大学入学時から目標にしていた、「卒業研究で1位を獲得して卒業する」という目標を果たし、僕がデザイナーを志すきっかけとなった憧れの上田亮さん率いるデザインコレクティブCOMMUNEに就職。そこは非常にレベルの高い環境で、新卒の僕にとっては学びしかない厳しい環境。当時は毎日が大変だったが、尊敬するデザイナーの元、直々に指導いただけるという本当に恵まれた環境だったからこそ、2年間という短い下積み期間で憧れの「独立」を果たせることとなった。
大学生の頃に設計していたプランはこうだった。仕事の多い都市(札幌)で独立し、資金を貯め、仕事・クライアントを持って田舎(東川)に移住するというプランだ。しかしながら、ここでも「まずやってみるマン」はそのプランを白紙撤回し、お金も仕事も「何も持たない状況」のまま田舎へ移住し、独立することを選択する。それは、そんなこの上なく身軽な状況だからこそ、田舎での起業にチャレンジ出来るのでは?と気づいたから。(独立して数年、その気づきは間違っていなかったと心から実感している。

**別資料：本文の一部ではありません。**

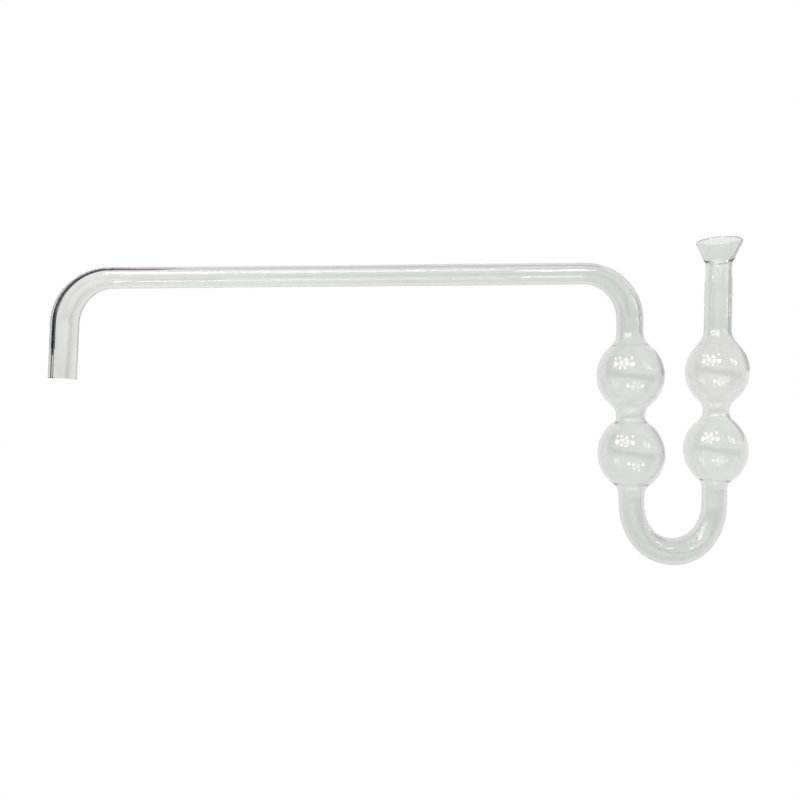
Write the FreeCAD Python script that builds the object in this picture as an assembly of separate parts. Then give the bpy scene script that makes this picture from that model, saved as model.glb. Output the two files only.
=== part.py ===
"""Four-bulb liquid-seal tube: a long borosilicate gas line that ends in a bulbed U trap.

One run of glass goes from the inlet to the open mouth, all on the plane Y = 0:

    inlet leg, up -> inlet bend -> long arm -> drop bend -> drop tube, down -> two bulbs
    -> U bend -> two bulbs -> mouth tube, up -> collar -> flared mouth

A glassblower makes it from drawn tube, bends and blown bulbs, and butt-seals them in the
flame. Each node below is one of those sections. It meets its neighbours face to face on a
flat ring, square to the axis of the glass.

Millimetres, +Z up. The origin is the centre of the inlet leg's open end. The arm is level and
runs towards +X, and the inner column of bulbs is plumb. Nothing moves: the glass is one
rigid body.
"""

import FreeCAD, Part  # noqa: E401  FreeCAD has to come first

import math
import os
from dataclasses import dataclass

from FreeCAD import Vector

# ---- Tubes: outside diameter and wall ----
INLET_OD = 10.9
INLET_WALL = 1.6
ARM_OD = 9.0
ARM_WALL = 1.2
DROP_OD = 10.7
DROP_WALL = 1.5
INNER_NECK_OD = 11.8
OUTER_NECK_OD = 10.3
NECK_WALL = 1.4
INNER_U_LEG_OD = 10.3
U_BOTTOM_OD = 11.2
OUTER_U_LEG_OD = 9.6
U_WALL = 1.4
MOUTH_OD = 10.7
MOUTH_WALL = 1.5
COLLAR_OD = 10.1          # its bore is the mouth tube's

# ---- Bulbs, in the order that the gas meets them ----
# A bulb's side is an arc of a larger radius than half its diameter, so it is a little longer
# than it is wide. A shoulder is the hollow curve, outside, where it runs into a tube.
BULB_WALL = 1.1
BULB_SIDE_RADIUS = 16.4
BULB_1_OD = 27.1
BULB_1_ENTRY_SHOULDER = 7.4
BULB_1_EXIT_SHOULDER = 6.0
BULB_2_OD = 27.0
BULB_2_ENTRY_SHOULDER = 2.8
BULB_2_EXIT_SHOULDER = 7.4
BULB_3_OD = 24.8
BULB_3_ENTRY_SHOULDER = 4.7
BULB_3_EXIT_SHOULDER = 4.8
BULB_4_OD = 24.6
BULB_4_ENTRY_SHOULDER = 5.6
BULB_4_EXIT_SHOULDER = 9.0

# ---- Lengths along the axis ----
INLET_LENGTH = 23.2
ARM_LENGTH = 198.3
DROP_LENGTH = 5.6         # from the drop bend to the shoulder of bulb 1
NECK_WAIST = 0.2          # level glass at a neck, between the two shoulders
NECK_LENGTH = 2.6         # from seam to seam, its ends a little way up the shoulders
INNER_U_LEG_LENGTH = 3.2
OUTER_U_LEG_LENGTH = 6.9
MOUTH_LENGTH = 23.6
MOUTH_TAPER = 5.0         # the mouth tube narrows to the collar over this length
COLLAR_LENGTH = 4.4
FLARE_HEIGHT = 8.9

# ---- Bends: radius of the centre line ----
INLET_BEND_RADIUS = 20.0
DROP_BEND_RADIUS = 19.0
U_SIDE_RADIUS = 22.3
U_BOTTOM_RADIUS = 16.2
U_SIDE_TURN = 35.0        # degrees of each side of the U, before its bottom

# ---- Directions, in degrees ----
INLET_LEAN = 3.0          # inlet leg off plumb, its open end outwards
OUTLET_LEAN = 1.7         # outer column off plumb, its mouth outwards

# ---- Ends ----
END_ROUND = 0.4           # fire-polished edge of the inlet's cut end
RIM_OD = 17.8
FLARE_FOOT_OD = 11.2      # the flare's foot stands proud of its collar
FLARE_WALL = 1.4

DEGREES_PER_SECTION = 7.0  # the most that a bend turns between two of its lofted circles
TINY = 1e-6


@dataclass(frozen=True)
class Tube:
    """A round glass tube."""

    od: float
    wall: float

    @property
    def outer(self):
        return self.od / 2

    @property
    def inner(self):
        return self.od / 2 - self.wall

    @property
    def skins(self):
        """The radii of its outside and its bore."""
        return self.outer, self.inner


@dataclass(frozen=True)
class Station:
    """A point on the centre line and the way that the glass runs there, on the plane Y = 0."""

    x: float
    z: float
    heading: float        # degrees from +X towards +Z

    def ahead(self, length):
        angle = math.radians(self.heading)
        return Station(self.x + length * math.cos(angle), self.z + length * math.sin(angle), self.heading)

    def turned(self, radius, turn):
        """The station after an arc of the centre line. A positive turn is from +X towards +Z."""
        side = math.copysign(radius, turn)
        before, after = math.radians(self.heading), math.radians(self.heading + turn)
        x = self.x + side * (math.sin(after) - math.sin(before))
        z = self.z - side * (math.cos(after) - math.cos(before))
        return Station(x, z, self.heading + turn)

    def placement(self):
        """Carries a section drawn along local +Z to this place on the run."""
        turn = FreeCAD.Rotation(Vector(0, 1, 0), 90 - self.heading)
        return FreeCAD.Placement(Vector(self.x, 0, self.z), turn)


# ---- Half sections, drawn in the local X-Z plane: X is the radius and Z the way along ----

def at(radius, along):
    return Vector(radius, 0, along)


def line(start, end):
    """A straight edge, or nothing where the two points are one."""
    return [] if start.distanceToPoint(end) < TINY else [Part.LineSegment(start, end).toShape()]


def arc(centre, start, end):
    """The shorter arc about a centre from start to end."""
    towards_middle = (start - centre) + (end - centre)
    middle = centre + towards_middle.normalize() * centre.distanceToPoint(start)
    return [Part.Arc(start, middle, end).toShape()]


def revolved(edges):
    """A closed half section turned once about the local Z axis."""
    face = Part.Face(Part.Wire(Part.sortEdges(edges)[0]))
    return face.revolve(Vector(0, 0, 0), Vector(0, 0, 1), 360).Solids[0]


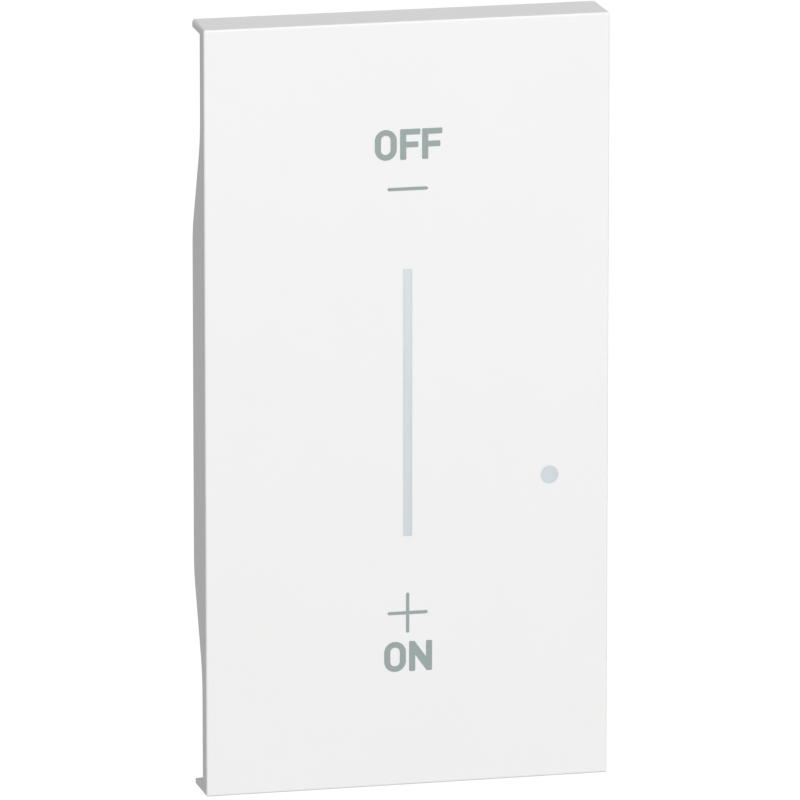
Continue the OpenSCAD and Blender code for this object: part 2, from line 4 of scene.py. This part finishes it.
import bmesh
import bpy
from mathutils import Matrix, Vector


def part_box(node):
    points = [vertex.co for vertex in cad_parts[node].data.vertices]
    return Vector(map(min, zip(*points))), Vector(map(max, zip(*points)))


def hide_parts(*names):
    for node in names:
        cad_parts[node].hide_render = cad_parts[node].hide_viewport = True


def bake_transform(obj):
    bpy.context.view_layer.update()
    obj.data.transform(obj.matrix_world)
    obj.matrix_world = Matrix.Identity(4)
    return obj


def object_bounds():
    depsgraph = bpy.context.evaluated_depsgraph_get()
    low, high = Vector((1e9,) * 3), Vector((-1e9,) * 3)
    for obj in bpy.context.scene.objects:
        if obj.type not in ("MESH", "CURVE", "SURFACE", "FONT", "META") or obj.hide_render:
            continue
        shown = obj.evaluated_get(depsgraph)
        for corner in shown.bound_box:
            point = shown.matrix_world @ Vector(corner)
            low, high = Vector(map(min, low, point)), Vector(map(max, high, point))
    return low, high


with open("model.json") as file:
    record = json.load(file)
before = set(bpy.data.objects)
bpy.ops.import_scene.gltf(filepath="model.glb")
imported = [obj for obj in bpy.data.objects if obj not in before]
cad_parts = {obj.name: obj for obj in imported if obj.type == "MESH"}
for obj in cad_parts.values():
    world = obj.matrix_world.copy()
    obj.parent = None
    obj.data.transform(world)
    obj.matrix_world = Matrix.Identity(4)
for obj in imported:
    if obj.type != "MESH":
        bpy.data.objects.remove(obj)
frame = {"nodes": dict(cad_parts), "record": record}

CAD_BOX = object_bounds()
NODES = frame["nodes"]
MM = 0.001

# ---- camera: far away with a long lens, left of the cover and above it ----

YAW = math.radians(13.45)
PITCH = math.radians(13.0)
DISTANCE = 1164 * MM
FACE_RIGHT = 0.83 * MM  # from the middle of the picture to the middle of the cover's face
FACE_DOWN = 0.665 * MM
LENS = 482.7  # in millimetres, like the sensor
SENSOR = 36
CLIP_START = 0.05
CLIP_END = 50


def make_camera():
    low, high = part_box("cover_shell")
    face = Vector(((low.x + high.x) / 2, low.y, (low.z + high.z) / 2))
    right = Vector((math.cos(YAW), -math.sin(YAW), 0))
    level = Vector((math.sin(YAW), math.cos(YAW), 0))
    forward = math.cos(PITCH) * level - math.sin(PITCH) * Vector((0, 0, 1))
    down = forward.cross(right)
    data = bpy.data.cameras.new("camera")
    data.sensor_width = SENSOR
    data.lens = LENS
    data.clip_start = CLIP_START
    data.clip_end = CLIP_END
    camera = bpy.data.objects.new("camera", data)
    camera.location = face - right * FACE_RIGHT - down * FACE_DOWN - forward * DISTANCE
    camera.rotation_euler = forward.to_track_quat("-Z", "Y").to_euler()
    bpy.context.scene.collection.objects.link(camera)
    bpy.context.scene.camera = camera


# ---- stage: a pale ground and backdrop, the ground low enough for views from below ----

GROUND_DROP = 1700 * MM
GROUND_REACH = 1.3
GROUND_GLOW = 0.90
GROUND_SHADE = 0.35
BACKDROP_RADIUS = 2.6
BACKDROP_GLOW = 1.02
BACKDROP_SHADE = 0.0


def glowing(name, glow, shade):
    """A pale material that gives off most of its brightness, so only soft shadows show on it."""
    material = bpy.data.materials.new(name)
    material.use_nodes = True
    shader = material.node_tree.nodes["Principled BSDF"]
    shader.inputs["Base Color"].default_value = (shade, shade, shade, 1)
    shader.inputs["Roughness"].default_value = 1
    shader.inputs["Emission Color"].default_value = (1, 1, 1, 1)
    shader.inputs["Emission Strength"].default_value = glow
    return material


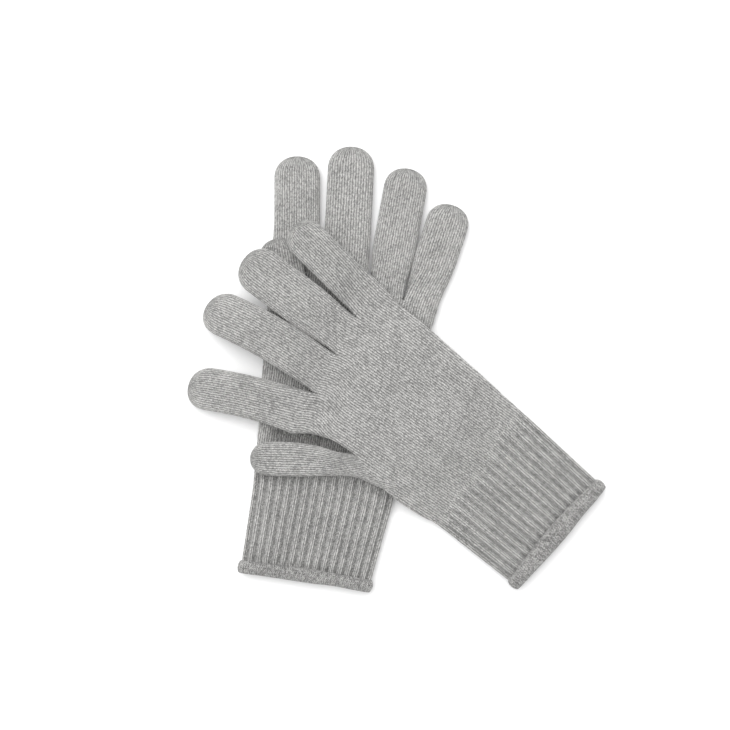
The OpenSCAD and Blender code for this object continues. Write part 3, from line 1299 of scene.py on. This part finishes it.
def loops_group() -> bpy.types.NodeTree:
    """Builds the group that draws the loops of the knitting.

    Returns:
        A group from the knit's own coordinates, and how far the rough side shows, to the
        height of the loops, how open the knit is and a number for each leg of a loop.
    """
    group, g, given, put = new_group(
        "knit_loops",
        {"Knit": "Vector", "Reverse": "Float"},
        {"Height": "Float", "Cover": "Float", "Thread": "Float"},
    )
    knit = given.outputs["Knit"]
    split = g.node("ShaderNodeSeparateXYZ")
    g.feed(split.inputs[0], knit)
    drift = g.noise(knit, 0.45, 2.0, 0.6)
    parts = g.node("ShaderNodeSeparateColor")
    g.feed(parts.inputs[0], drift.outputs["Color"])
    u = g.weigh(split.outputs["X"], parts.outputs[0], 0.25)
    v = g.weigh(split.outputs["Y"], parts.outputs[1], 0.9)
    slant = g.math("MULTIPLY", g.math("ABSOLUTE", g.math("SUBTRACT", g.math("FRACT", u), 0.5)), 2.0)
    course = g.math("SUBTRACT", v, g.math("MULTIPLY", slant, 0.8))
    within = g.math("SUBTRACT", g.math("MULTIPLY", g.math("FRACT", course), 2.0), 1.0)
    leg = g.math("SUBTRACT", 1.0, g.math("POWER", g.math("ABSOLUTE", within), 3.0))
    groove = g.span(slant, 0.42, 0.92, 1.0, 0.0)
    crease = g.span(slant, 0.0, 0.2, 0.75, 1.0)
    plain = g.math("MULTIPLY", groove, crease)
    plain = g.math("MULTIPLY", plain, g.math("ADD", 0.4, g.math("MULTIPLY", leg, 0.6)))
    arc = g.math("COSINE", g.math("MULTIPLY", u, 2 * math.pi))
    row = g.math("ADD", v, g.math("MULTIPLY", arc, 0.3))
    rough = g.math("POWER", g.math("ABSOLUTE", g.math("SINE", g.math("MULTIPLY", row, math.pi))), 0.8)
    rough = g.math("MULTIPLY", rough, g.math("ADD", 0.75, g.math("MULTIPLY", arc, 0.25)))
    rougher = g.math("MULTIPLY", g.math("SUBTRACT", rough, plain), given.outputs["Reverse"])
    height = g.math("ADD", plain, rougher)
    cell = g.node("ShaderNodeCombineXYZ")
    g.feed(cell.inputs[0], g.math("FLOOR", g.math("MULTIPLY", u, 2.0)))
    g.feed(cell.inputs[1], g.math("FLOOR", course))
    shade = g.node("ShaderNodeTexWhiteNoise", noise_dimensions="2D")
    g.feed(shade.inputs["Vector"], cell.outputs[0])
    g.feed(put.inputs["Height"], height)
    # Cover marks where the loops stand high; the marl group paints shade into the rest.
    g.feed(put.inputs["Cover"], g.span(height, 0.05, 0.6, 0.0, 1.0))
    g.feed(put.inputs["Thread"], shade.outputs["Value"])
    return group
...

)よって、大学卒業からわずか2年、24歳の時、思ったよりもあっさりと「東川でデザイナーとして独立する」という夢を形にする。
フリーランスとして独立して6年半が経った2020年12月、Back & Forth株式会社を設立。Back & Forthは「行ったり来たり」を意味し、自らのライフスタイルやワークスタイルのベースとなる「思想」を社名とした。2020年はCOVID-19が地球上の全人類を震撼させ、様々な物事が大きく変わった年。毎年訪れていたデンマークにも行くことは叶わなかったが、「人間の本質」と向き合う良い機会となった。そして、奇しくも会社を設立した2020年12月、200年続いた「土の時代」が終わり「風の時代」が始まったと言われている。不確実な時代と叫ばれて久しいが、風の時代はもっと不確実な時代になるだろう。しかし、それは土の時代の価値観に固執しているからこそ、不確実を不安に思うのだ。もともと世の中は諸行無常。むしろ風を活かしてしまえばいい。風を活かし、風に乗るためにも、固執せず、執着せず、身軽に「行ったり来たり」できることに価値があると信じている。